Written task: Copy nothing but the lines below running from the line containing "4.6]], 37, 69);" through the line containing "before = set(bpy.data.objects)", both end lines included.

** START Listed entries **

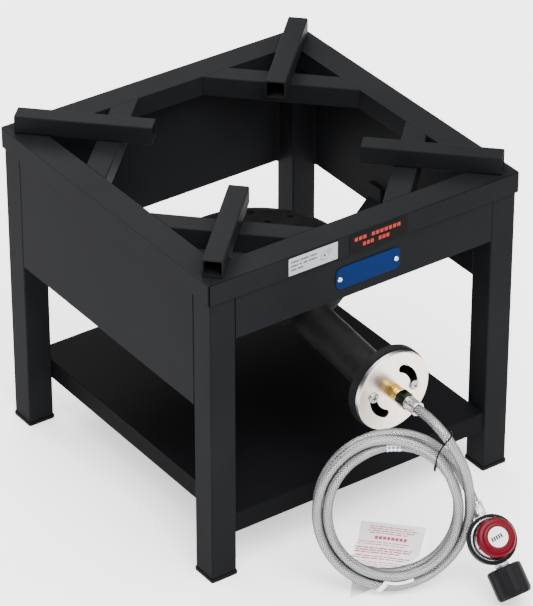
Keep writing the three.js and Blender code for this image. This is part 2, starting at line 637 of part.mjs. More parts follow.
const portZ = [0, 0, PORT_Z];
addReg('inlet_stem', alongInlet(turned([
  [2.5, 30.3], [9, 30.3], [9, 33], [8, 33.3], [8, 50], [5, 54], [5, 60], [2.5, 60],
], 24)).translate(portZ), 'brass');
let handNut = turned([
  [8 + RUNNING_GAP, 34], [16, 34], [20, 35.4], [HAND_NUT_R - 1, 36.6], [HAND_NUT_R - 1, 69.6], [19.6, 71.4],
  [18.6, 72], [13, 72], [13, 39], [8 + RUNNING_GAP, 39],
], 24);
const lobe = prism([[20, -4.6], [HAND_NUT_R, -4], [HAND_NUT_R, 4], [20, 4.6]], 37, 69);
for (let i = 0; i < 8; i += 1) {
  handNut = handNut.add(lobe.rotate([0, 0, 45 * i]));
}
addReg('acme_nut', alongInlet(handNut).translate(portZ), 'black_plastic');
const outletFerrule = turned([
  [2.5, 30.3], [8.6, 30.3], [8.6, 34], [7.6, 35], [8.6, 36], [8.6, 39], [7.6, 40], [8.6, 41], [8.6, 47],
  [8, 48],
  [2.5, 48],
], 24);
addReg('outlet_ferrule', outletFerrule.rotate([0, -90, 0]).translate(portZ), 'steel');

export default group;
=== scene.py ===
"""Propane burner stand: the surfaces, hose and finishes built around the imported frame."""
import math

import bmesh
import bpy
import numpy as np
from mathutils import Matrix, Vector


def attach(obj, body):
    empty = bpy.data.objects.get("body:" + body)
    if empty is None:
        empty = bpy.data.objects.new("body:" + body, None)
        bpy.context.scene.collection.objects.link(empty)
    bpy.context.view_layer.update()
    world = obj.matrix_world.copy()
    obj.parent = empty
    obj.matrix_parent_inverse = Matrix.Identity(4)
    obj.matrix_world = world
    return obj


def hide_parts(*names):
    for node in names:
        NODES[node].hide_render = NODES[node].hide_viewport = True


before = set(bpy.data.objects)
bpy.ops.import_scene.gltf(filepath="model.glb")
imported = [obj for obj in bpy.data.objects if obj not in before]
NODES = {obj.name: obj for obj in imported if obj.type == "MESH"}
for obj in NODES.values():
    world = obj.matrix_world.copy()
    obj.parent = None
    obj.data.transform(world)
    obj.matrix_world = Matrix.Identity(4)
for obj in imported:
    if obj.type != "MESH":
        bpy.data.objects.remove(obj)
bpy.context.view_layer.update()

# ---- sizes, in millimetres, as in the part --------------------------
SHIFT_Y = 34.4
FRONT_Y = -222.5
PANEL_Y = -219.5
BURNER_Z = 220.0
SLOT_R = 29.5
SLOT_HALF = 5.3
SLOT_START = -4.0
SLOT_END = 66.0
FERRULE_Y = -324.3
HOSE_D = 12.0
COIL_CENTRE = (-48.0, -342.5, 107.0)
COIL_AZ = math.radians(35)
COIL_LEAN = math.radians(8)
COIL_RISE = 1.1
REG_CENTRE = (41.8, -416.9, 71.8)
REG_AXIS = Vector((-0.231, -0.713, 0.662)).normalized()
REG_INLET = Vector((0.0108, -0.6822, -0.731)).normalized()
PORT_Z = -4.5
BURNER_TUBE_R = 24.0
MM = 0.001


def point(x, y, z):
    """A point of the part, in millimetres, as metres in the row frame."""
    return Vector((x * MM, (y + SHIFT_Y) * MM, z * MM))


def basis(x, y, z, origin):
    """A matrix from local millimetres to row metres, with the local axes x, y, z."""
    m = Matrix.Identity(4)
    for column, axis in enumerate((x, y, z)):
        for row in range(3):
            m[row][column] = axis[row] * MM
    for row in range(3):
        m[row][3] = origin[row]
    return m


def upright(x, y):
    """Local z up, from the floor at x, y."""
    return basis((1, 0, 0), (0, 1, 0), (0, 0, 1), point(x, y, 0))


def outward(x, y, z):
    """Local x to the right, local y up and local z out of the front, from x, y, z."""
    return basis((1, 0, 0), (0, 0, 1), (0, -1, 0), point(x, y, z))


PLAIN = upright(0, 0)
# The mixing tube's mouth faces the front, so its local z runs out of the burner.
MOUTH = outward(0, 0, BURNER_Z)
REG_SIDE = REG_AXIS.cross(REG_INLET).normalized()
REG = basis(REG_INLET, REG_SIDE, REG_AXIS, point(*REG_CENTRE))
PORT_ORIGIN = REG @ Vector((0, 0, PORT_Z))
INLET = basis(REG_SIDE, REG_AXIS, REG_INLET, PORT_ORIGIN)
OUTLET = basis(REG_AXIS, REG_SIDE, -REG_INLET, PORT_ORIGIN)
RING_R = Vector((math.cos(COIL_AZ), -math.sin(COIL_AZ), 0))
RING_U = Vector((
    math.sin(COIL_AZ) * math.sin(COIL_LEAN),
    math.cos(COIL_AZ) * math.sin(COIL_LEAN),
    math.cos(COIL_LEAN),
))
RING_N = RING_R.cross(RING_U)
RING = basis(RING_R, RING_U, RING_N, point(*COIL_CENTRE))

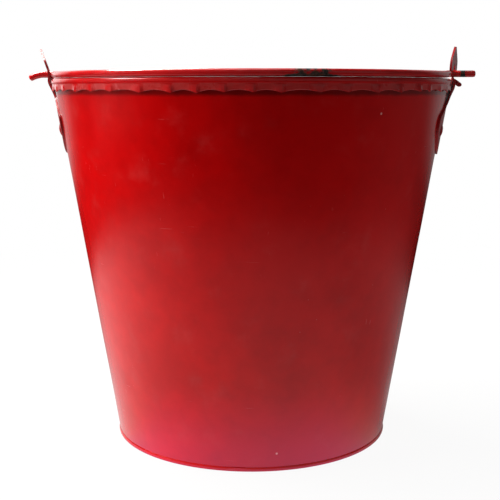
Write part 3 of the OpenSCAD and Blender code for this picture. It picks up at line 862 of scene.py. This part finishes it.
def bailLine():
    # from the left end, which droops, through its bend and the arch to the right bend and end
    look, straight, endR = bailLook, bailLook["endStraight"], bailLook["endBendR"]
    endTurn, first = math.asin((look["leftEnd"] - straight) / endR), math.pi / 2 - bendTurn
    droop = evenly(endTurn, 0, look["endSteps"])[:-1]
    line = [(-bendAt - straight - endR * math.sin(a), 0, -endR * (1 - math.cos(a))) for a in droop]
    line += [(-bendAt - out, 0, 0) for out in evenly(straight, 0, look["straightSteps"])[:-1]]
    turns = evenly(math.pi / 2, math.pi / 2 + bendTurn, look["bendSteps"])
    bend = [(bendR * math.cos(a), bendR * math.sin(a) - bendR) for a in turns]
    line += [(-bendAt - x, y, 0) for x, y in bend]
    line += [(*polar(bailR, a), 0) for a in evenly(first - math.pi, -first, look["archSteps"])[1:-1]]
    line += [(bendAt + x, y, 0) for x, y in reversed(bend)]
    line += [(bendAt + out, 0, 0) for out in evenly(0, look["rightEnd"], look["endSteps"])[1:]]
    return [Vector(p) for p in line]


def sweep(line, radius, sides):
    # rings of a round rod along a line, with softly rounded cut ends
    rings, points, last = [], [], len(line) - 1
    for i, p in enumerate(line):
        along = (line[min(i + 1, last)] - line[max(i - 1, 0)]).normalized()
        across = along.cross(Vector((0, 0, 1))).normalized()
        over = across.cross(along)
        if i == 0:
            rings += [(p + along * back * radius, across, over, share) for share, back in bailLook["chamfer"]]
        elif i == last:
            ends = reversed(bailLook["chamfer"])
            rings += [(p - along * back * radius, across, over, share) for share, back in ends]
        elif min((p - line[0]).length, (p - line[last]).length) > radius:
            rings.append((p, across, over, 1.0))
    for p, across, over, share in rings:
        for a in evenly(0, 2 * math.pi, sides)[:-1]:
            points.append(p + (across * math.cos(a) + over * math.sin(a)) * radius * max(share, 0.001))
    return points, len(rings)


def restingLift(x, y):
    # how far the real rod, a little bent and loose in its eyes, lies off its middle position here
    away = math.degrees(math.atan2(x, max(-y, 0)))
    lying = bucket["height"] + bucket["rod"] + bailLook["clear"]
    lying += bailLook["leftRise"] * smooth(*bailLook["leftRiseOver"], -away)
    lying += bailLook["rightRise"] * smooth(*bailLook["rightRiseOver"], away)
    return lying - (hingeZ + min(y, 0) * math.sin(restDip))


def rodWearAndShade(p, below):
    look, away = bailLook, math.degrees(math.atan2(p.x, -p.y))
    held = smooth(*look["heldFrom"], away) * (1 - smooth(*look["heldTo"], away))
    # worn where it runs in the eyes; on the right this darkening also stands in for the ear's shadow, a
    # painted shade
    inEye = math.exp(-((abs(p.x) - bendAt - look["eyeAt"]) / look["eyeWide"]) ** 2)
    inEye *= 1 if p.x > 0 else look["leftEye"]
    under = look["under"] * smooth(0, 1, below) if abs(p.x) < bendAt - look["underEnds"] else 0
    return min(1.0, look["wear"] + look["held"] * held + look["inEye"] * inEye + under)


sides = bailLook["sides"]
points, rings = sweep(bailLine(), bucket["rod"], sides)
placed, wear, tip = [], [], Matrix.Rotation(restDip, 3, "X")
for i, p in enumerate(points):
    centre = sum((points[i // sides * sides + k] for k in range(sides)), Vector()) / sides
    rough = 1 + ripple(p.x, p.y, p.z, *bailLook["uneven"]) - bailLook["uneven"][0] / 2
    spot = tip @ (centre + (p - centre) * min(rough, 1.0))
    wear.append(rodWearAndShade(p, (centre.z - p.z) / bucket["rod"]))
    placed.append((spot.x, spot.y, spot.z + hingeZ + restingLift(centre.x, centre.y)))
faces = gridFaces(rings, sides, False, True)
bailRod = pieceFrom("bailRod", placed, faces, "bail_enamel", "bail", wear, 60)
mended(bailRod, 2e-5)
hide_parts("bail")
print("bail done")

# floor, light and camera

studio = {
    "floorTone": (0.90, 0.895, 0.89), "floorFade": (0.10, 0.9), "floorLift": 0.94, "paper": (1.0, 1.0, 1.0),
    # what the gloss sees of the floor: metres from the middle, then its strength in front, left and right
    "sheen": ((0.12, (1.0, 1.05, 0.3)), (0.16, (0.66, 1.05, 0.25)), (0.20, (0.46, 1.0, 0.2)),
              (0.25, (0.34, 1.0, 0.17)), (0.36, (0.26, 1.0, 0.22)), (0.45, (0.18, 1.0, 0.23)),
              (0.53, (0.04, 0.8, 0.17)), (0.60, (0.01, 0.24, 0.12)), (0.68, (0.005, 0.03, 0.08)),
              (5.0, (0.01, 0.03, 0.06))),
    "sheenEnd": 5.0, "sheenLeft": 3.0, "sheenRight": 5.0, "gloss": 0.72,
    "farFloor": (0.05, 0.5, 0.25), "farFrom": (1.0, 2.4),
    # what the floor gives to the rest
    "bounce": ((0.10, 0.98), (0.17, 1.06), (0.26, 1.3), (0.35, 0.94), (0.47, 0.06), (0.80, 0.0)),
    "leftLift": 0.10, "blue": 0.9, "blueNear": (0.11, 0.22), "inFront": (0.3, 0.9),
    "lamps": {
        "keyLamp": {"at": (-1.12, -0.22, 0.42), "towards": (0, 0, 0.14), "size": (0.7, 0.8),
                    "power": 17.2, "tone": (1.0, 0.98, 0.96), "glints": False},
        "topLamp": {"at": (-0.15, 0.10, 1.30), "towards": (0, 0, 0), "size": (0.9, 0.9),
                    "power": 5.6, "tone": (1.0, 1.0, 1.0), "glints": True},
        "sparkLamp": {"at": (-0.45, 0.30, 0.95), "towards": (0, 0, 0.25), "size": (0.9, 0.22),
                      "power": 20.0, "tone": (1.0, 0.97, 0.93), "glints": True},
    },
    # the air: its soft light, and for the gloss a low band of paper in front, left and right
    "surround": 0.23, "frontDark": 0.23, "rightLift": 0.14, "glossSurround": 0.03,
    "horizon": (0.20, 1.3, 0.25), "horizonFoot": (-0.2, 0.0), "horizonTop": (0.45, 0.75),
    "frontWide": 3.0, "aside": (0.02, 0.25), "behind": (0.45, 0.8),
}


def makeFloor():
    mesh = bpy.data.meshes.new("floor")
    mesh.from_pydata([(-8, -8, 0), (8, -8, 0), (8, 8, 0), (-8, 8, 0)], [], [(0, 1, 2, 3)])
    floor = stood("floor", mesh)
    f = Finish("paleFloor")
    f.set(baseColor=studio["floorTone"], roughness=0.7, specular=0.2)
    # far from the bucket the floor turns into plain pale paper
    away = f.node("ShaderNodeVectorMath", {"operation": "LENGTH"}, {0: f.where()}, out=1)
    paper = f.node("ShaderNodeEmission", {}, {"Color": studio["paper"], "Strength": 1.0})
    share = studio["floorLift"] + away.step(*studio["floorFade"]) * (1 - studio["floorLift"])
    seen = f.node("ShaderNodeMixShader", {}, {0: share, 1: Wire(f, f.shader.outputs[0]), 2: paper})
    # the bucket gets soft light from near its foot, and its gloss sees a pool that reaches further
    # on the left (the ramp's green) than in front (red) or on the right (blue)
    across, deep = (way / away for way in f.split(f.where())[:2])
    soft = f.ramped(studio["bounce"], away) * (1 - across * studio["leftLift"])
    end = studio["sheenEnd"]
    stops = [(place / end, tone) for place, tone in studio["sheen"]]
    reach = f.node("ShaderNodeValToRGB", {"stops": stops}, {0: away / end})
    front, left, right = f.split(reach, "Color")
    onLeft = (across * -1.0).clamped() ** studio["sheenLeft"]
    onRight = across.clamped() ** studio["sheenRight"]
    sheen = front + onLeft * (left - front) + onRight * (right - front)
    low, left, right = studio["farFloor"]
    far = (across * -1.0).step(*studio["aside"]) * left + across.step(*studio["aside"]) * right
    sheen = sheen + away.step(*studio["farFrom"]) * (deep.step(*studio["behind"]) * far + low)
    glossy = f.ray("glossy")
    level = soft + glossy * (sheen * studio["gloss"] - soft)
    inFront = (deep * -1.0).step(*studio["inFront"]) * (1 - away.step(*studio["blueNear"]))
    blue = level * (1 + glossy * inFront * studio["blue"])
    colour = f.node("ShaderNodeCombineXYZ", {}, {0: level, 1: level, 2: blue})
    given = f.node("ShaderNodeEmission", {}, {"Color": colour, "Strength": 1.0})
    both = f.node("ShaderNodeMixShader", {}, {0: f.ray("camera"), 1: given, 2: seen})
    f.fill(f.end.inputs["Surface"], both)
    mesh.materials.append(f.material)


def makeLamp(name, look):
    lamp = bpy.data.lights.new(name, "AREA")
    lamp.shape, lamp.size, lamp.size_y = "RECTANGLE", *look["size"]
    lamp.energy, lamp.color = look["power"], look["tone"]
    stand = stood(name, lamp)
    stand.visible_glossy, stand.location = look["glints"], look["at"]
    stand.rotation_euler = (Vector(look["towards"]) - Vector(look["at"])).to_track_quat("-Z", "Y").to_euler()


def makeWorld():
    world = bpy.data.worlds.new("studioAir")
    bpy.context.scene.world = world
    f = Finish("studioAir", "ShaderNodeBackground", world)
    glossy = f.ray("glossy")
    # for the gloss, pale paper stands behind the bucket on both sides, up to a little above the horizon
    towards = f.node("ShaderNodeTexCoord", out=0)  # the direction looked in
    across, deep, up = f.split(towards)
    low, left, right = studio["horizon"]
    onLeft, onRight = (across * -1.0).step(*studio["aside"]), across.step(*studio["aside"])
    behind = deep.step(*studio["behind"]) * (onLeft * left + onRight * right)
    band = behind + (deep * -studio["frontWide"]).clamped() * low
    band = band * up.step(*studio["horizonFoot"]) * (1 - up.step(*studio["horizonTop"]))
    band = band + studio["glossSurround"]
    # the soft light is weaker from the camera's side and stronger from the right
    soft = studio["surround"] - (deep * -1.0).clamped() ** 2.0 * studio["frontDark"]
    soft = soft + across.clamped() ** 2.0 * studio["rightLift"]
    level = soft + glossy * (band - soft)
    air = f.node("ShaderNodeCombineXYZ", {}, {0: level, 1: level, 2: level})
    f.fill(f.shader.inputs["Color"], f.mix(f.ray("camera"), air, studio["paper"]))


makeFloor()
for lampName, lampLook in studio["lamps"].items():
    makeLamp(lampName, lampLook)
makeWorld()
bpy.context.scene.view_settings.view_transform = "Standard"

view = {"distance": 0.7546, "height": 0.2660, "turn": 3.0, "down": 9.39, "yaw": 0.08, "lens": 69.78}
eye = bpy.data.cameras.new("photoView")
eye.lens, eye.sensor_width = view["lens"], 36
camera = stood("photoView", eye)
turn = math.radians(view["turn"])
spot = (view["distance"] * math.sin(turn), -view["distance"] * math.cos(turn), view["height"])
aim = Matrix.Rotation(turn + math.radians(view["yaw"]), 4, "Z")
aim = aim @ Matrix.Rotation(math.radians(90 - view["down"]), 4, "X")
camera.matrix_world = Matrix.Translation(spot) @ aim
bpy.context.scene.camera = camera
print("studio ready")
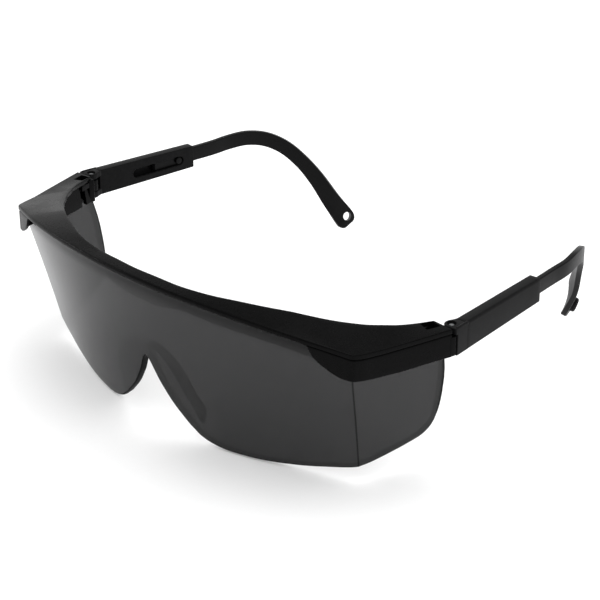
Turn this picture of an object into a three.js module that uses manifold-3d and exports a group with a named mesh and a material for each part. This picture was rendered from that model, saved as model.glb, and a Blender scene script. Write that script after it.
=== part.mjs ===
// Wraparound safety glasses: brow frame, one-piece lens, two hinged temple sleeves,
// two sliding temple tips and two hinge pins. Millimetres, +Z up.
// The front faces -Y, the temples run towards +Y, and +X is the wearer's left.
// Shapes are laid out in a working frame whose y = 0, z = 0 is at the rear upper corner of the
// frame arms. The group then moves the origin to the middle of the footprint, level with the
// lowest point of the lens. One-sided shapes are drawn on the left and mirrored.

import * as THREE from 'three';
import { mergeVertices } from 'three/addons/utils/BufferGeometryUtils.js';
import Module from 'manifold-3d';

const wasm = await Module();
wasm.setup();

const { lerp, clamp, smoothstep, degToRad } = THREE.MathUtils;

// ---------------------------------------------------------------- shared dimensions
const ORIGIN_Y = 23.143;        // working y of the part's origin
const ORIGIN_Z = -44.5;         // working z of the part's origin (lowest lens edge)

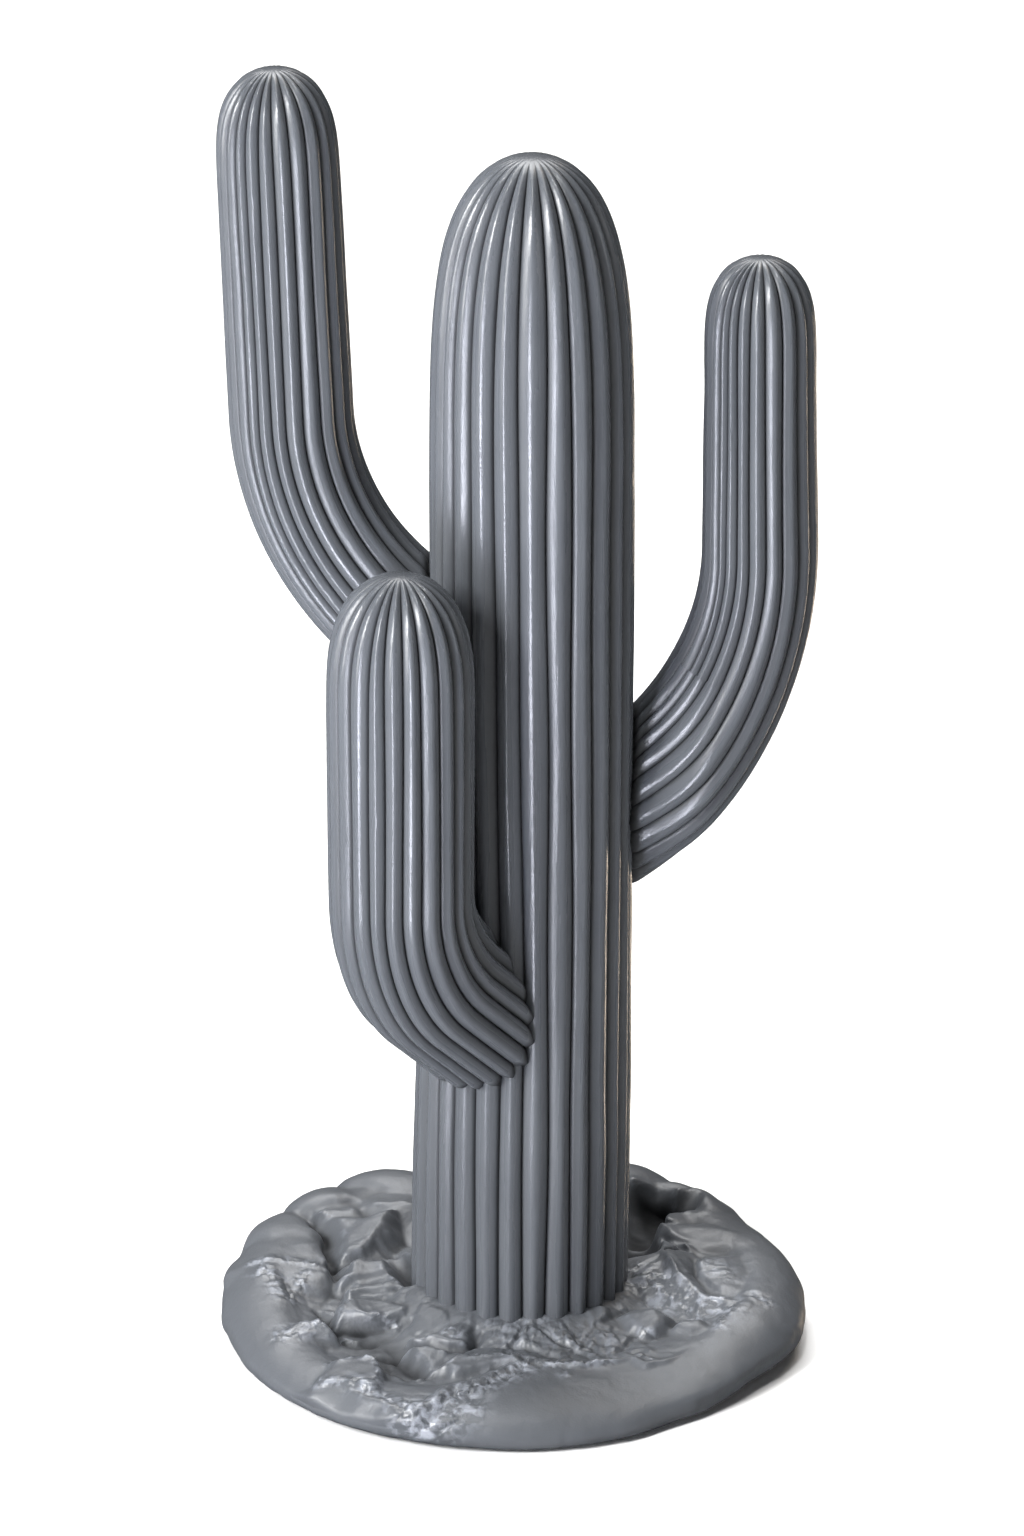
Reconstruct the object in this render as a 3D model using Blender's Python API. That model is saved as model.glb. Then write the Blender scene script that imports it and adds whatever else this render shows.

** END Listed entries **

Response to the task:
const lobe = prism([[20, -4.6], [HAND_NUT_R, -4], [HAND_NUT_R, 4], [20, 4.6]], 37, 69);
for (let i = 0; i < 8; i += 1) {
  handNut = handNut.add(lobe.rotate([0, 0, 45 * i]));
}
addReg('acme_nut', alongInlet(handNut).translate(portZ), 'black_plastic');
const outletFerrule = turned([
  [2.5, 30.3], [8.6, 30.3], [8.6, 34], [7.6, 35], [8.6, 36], [8.6, 39], [7.6, 40], [8.6, 41], [8.6, 47],
  [8, 48],
  [2.5, 48],
], 24);
addReg('outlet_ferrule', outletFerrule.rotate([0, -90, 0]).translate(portZ), 'steel');

export default group;
=== scene.py ===
"""Propane burner stand: the surfaces, hose and finishes built around the imported frame."""
import math

import bmesh
import bpy
import numpy as np
from mathutils import Matrix, Vector


def attach(obj, body):
    empty = bpy.data.objects.get("body:" + body)
    if empty is None:
        empty = bpy.data.objects.new("body:" + body, None)
        bpy.context.scene.collection.objects.link(empty)
    bpy.context.view_layer.update()
    world = obj.matrix_world.copy()
    obj.parent = empty
    obj.matrix_parent_inverse = Matrix.Identity(4)
    obj.matrix_world = world
    return obj


def hide_parts(*names):
    for node in names:
        NODES[node].hide_render = NODES[node].hide_viewport = True


before = set(bpy.data.objects)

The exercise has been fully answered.